* begin *
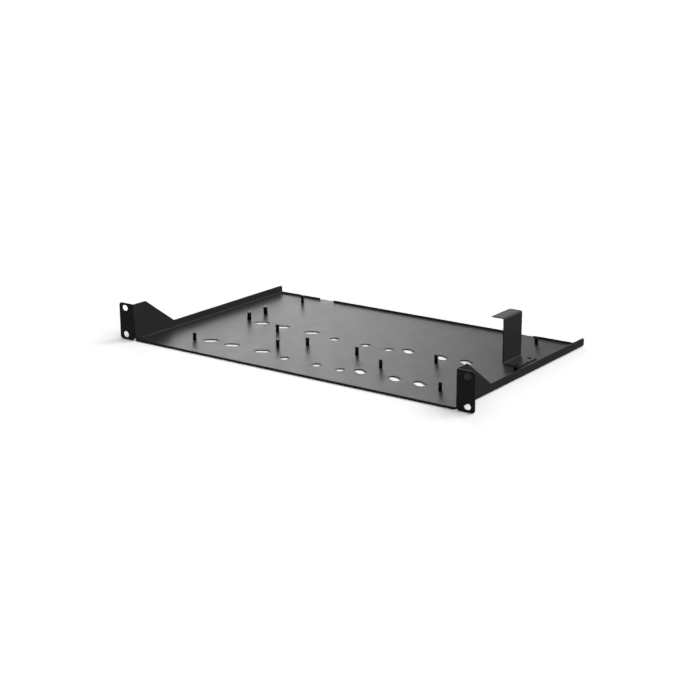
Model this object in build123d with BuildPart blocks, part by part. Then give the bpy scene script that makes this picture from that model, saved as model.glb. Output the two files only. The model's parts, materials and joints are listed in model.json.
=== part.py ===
"""One-unit rack shelf, folded from sheet steel, with locating pins and a hold-down bracket.

Frame: +X is the shelf's right seen from the front, +Y runs back into the rack, +Z is up. The origin is
at the middle of the base, level with the underside of the floor. Every sketch lies on one of three
planes that meet at the middle of the front edge, so places in Y are measured from the ears' front.
All sizes are in millimetres.
"""

from build123d import *
import math
import os

# Sheet and its bends
SHEET = 1.2
BEND_IN = 1.0
BEND_OUT = BEND_IN + SHEET

# Rack panel: the 19 inch width, one unit high less the running gap, and its four slots
PANEL_WIDTH = 482.6
PANEL_HEIGHT = 43.65
EAR_WIDTH = 21.3
EAR_CORNER = 3.5
EAR_FOOT_CUT = 1.0
RACK_SLOT_INSET = 8.75
RACK_PITCH_Z = 31.75
RACK_SLOT_LENGTH = 8.4
RACK_SLOT_HEIGHT = 6.8

# Tray body between the ears, from their front to the rear end of the side flanges
BODY_DEPTH = 278.4
WALL_TOP_LENGTH = 20.9
WALL_SLOPE_LENGTH = 47.5
FLANGE_HEIGHT = 10.0
FLANGE_END_RADIUS = 3.0

# Front edge folded back on the floor as a closed hem
HEM_DEPTH = 10.0
HEM_GAP = 0.2
RELIEF_DEPTH = 3.0

# Turned-up rear lip, broken by two flat tabs, both set in from the flanges' rear end
LIP_SETBACK = 3.5
LIP_RISE = 1.0
LIP_END_GAP = 1.3
LEFT_TAB_MIDDLE = 143.0
RIGHT_TAB_MIDDLE = 146.0
TAB_WIDTH = 20.5
TAB_SLIT = 0.6
TAB_SETBACK = 0.8

# Openings in the floor: two like rows of slanted slots and round holes
FLOOR_SLOT_LENGTH = 18.0
FLOOR_SLOT_WIDTH = 10.6
FLOOR_SLOT_ANGLE = 30.0
FLOOR_SLOT_FRONT = 49.1
FLOOR_SLOT_X = (68.2, 112.7, 144.4)
FLOOR_HOLE = 10.6
FLOOR_HOLE_FRONT = 41.7
FLOOR_HOLE_X = (-30.0, 14.6, 46.4)
ROW_PITCH = 94.4
ROWS = 2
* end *
- _GIVEN INSTRUCTION_
From the opening line of the data above, please print each line as written up to and including the line that contains "a hold-down bracket.", and nothing more.

- _OUTPUT FOR THIS TASK_
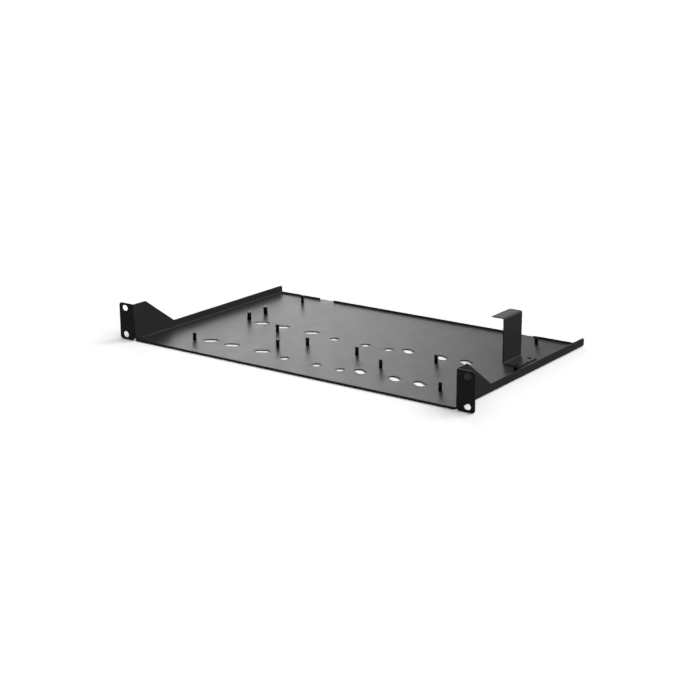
Model this object in build123d with BuildPart blocks, part by part. Then give the bpy scene script that makes this picture from that model, saved as model.glb. Output the two files only. The model's parts, materials and joints are listed in model.json.
=== part.py ===
"""One-unit rack shelf, folded from sheet steel, with locating pins and a hold-down bracket.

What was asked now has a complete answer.